Single-seat ultra-light monoplane
Flight, December 1936
Flight, November 1937
Flight, December 1937

Flight, December 1936

New Approaches to the "Ultra-light" Problem: "Pou" Influence on One Model

The Chilton Monoplane

  Under the guidance of the Hon. A. W. H. Dalrymple and Mr. A. R. Ward, the Chilton Aircraft Company of Chilton, Hungerford, Berks, are constructing a single-seater, low-wing monoplane with a 32 h.p. Carden engine. A cruising speed of 100 m.p.h. is hoped for and the machine should land with full load at about 32 m.p.h., the latter figure being attained largely by the use of flaps, which will also increase the gliding angle. The petrol consumption should be better than 50 m.p.g.
  Every effort is being made to secure a reasonable power loading to ensure a good take-off.
  Plywood covering is specified for wings and fuselage; a full-scale test has been made on the latter component which withstood a factor of 10.
  Data are: Span 24 ft., length 18 ft., track 6 ft., width folded 8 ft., range 400 miles. The machine should be ready for flight-testing soon after Christmas.
  The use of the 45-50 h.p. Weir engine would benefit take-off considerably. Incidentally, the company feels that this power plant may provide a brighter outlook for an economical two-seater with a really practical performance.

Flight, November 1937

The smaller types


  NEARLY a year ago the two people behind Chilton Aircraft, Messrs. Dalrymple and Ward, started serious work on the design and construction of an ultra-light single-seater which was intended to he really outstanding both in practical performance and economy. The machine was flying early in the summer, and, once minor cooling and airscrew difficulties had been overcome, showed that both its cruising speed and general handling qualities exceeded expectations.
  The construction of the Chilton, which is a low-wing monoplane, is quite orthodox, and the designers have concentrated largely on the business of making the machine as practical as possible. It is clean enough to travel at what, on 32 h.p., is quite a remarkably high speed - 112 m.p.h. - and practicability in this case obviously demanded the use of split flaps both to steepen the approach and reduce the landing speed. The engine at present fitted is a converted Ford Ten, for which Chilton Aircraft are now responsible, but the machine may be fitted with any other engine weighing less than 200 lb. – the French 44 h.p. Train four-cylinder being suggested as a useful alternative for the pilot who requires an even more exciting performance.
  Chilton Aircraft, Hungerford, Berks.

Flight, December 1937

Some Comments on the Chilton Monoplane: Cruising at 100 m,p.h. on 30 b.h.p.

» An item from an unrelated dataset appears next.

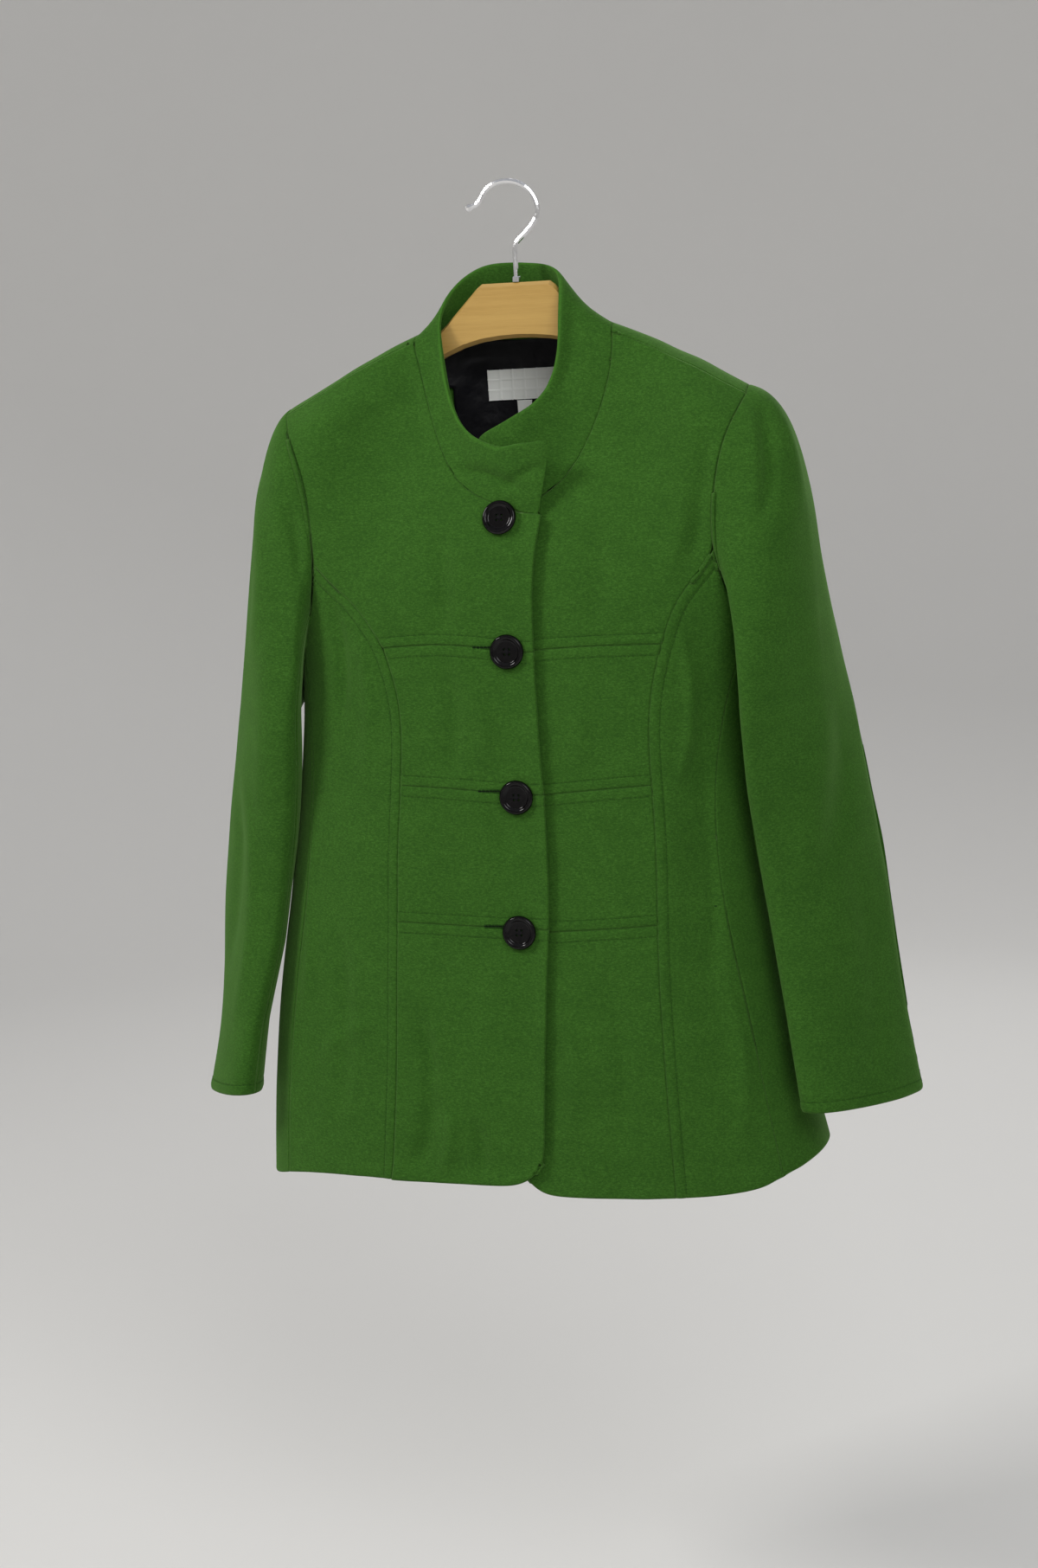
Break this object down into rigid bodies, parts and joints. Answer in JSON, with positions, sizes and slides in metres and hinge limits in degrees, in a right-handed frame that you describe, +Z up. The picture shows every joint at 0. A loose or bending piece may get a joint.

  AFTER little more than half an hour's flying in a new type it may seem to be somewhat presumptions to make any comments on its handling and general qualities. On the other hand, initial impressions are those which really matter, since, after several hours' experience, one becomes so accustomed to a particular machine that it is difficult to remember and to analyse flying impressions as such. However, it was necessary to be content with a little plain circuit flying - which, at least, in visibility of the two-thousand-yards order, leaves one's mind free to consider a flying machine simply as a machine and not as a navigational implement.
  Probably the first reaction of any person on being told of a machine which actually cruises at something rather better than 100 m.p.h. on less than 30 h.p. is that such a performance must somehow be paid for, either in a high landing speed, or in some vicious characteristic. In fact, the Chilton is perfectly normal in its habits and it lands, with the assistance of split flaps, at a good deal less than 40 m.p.h.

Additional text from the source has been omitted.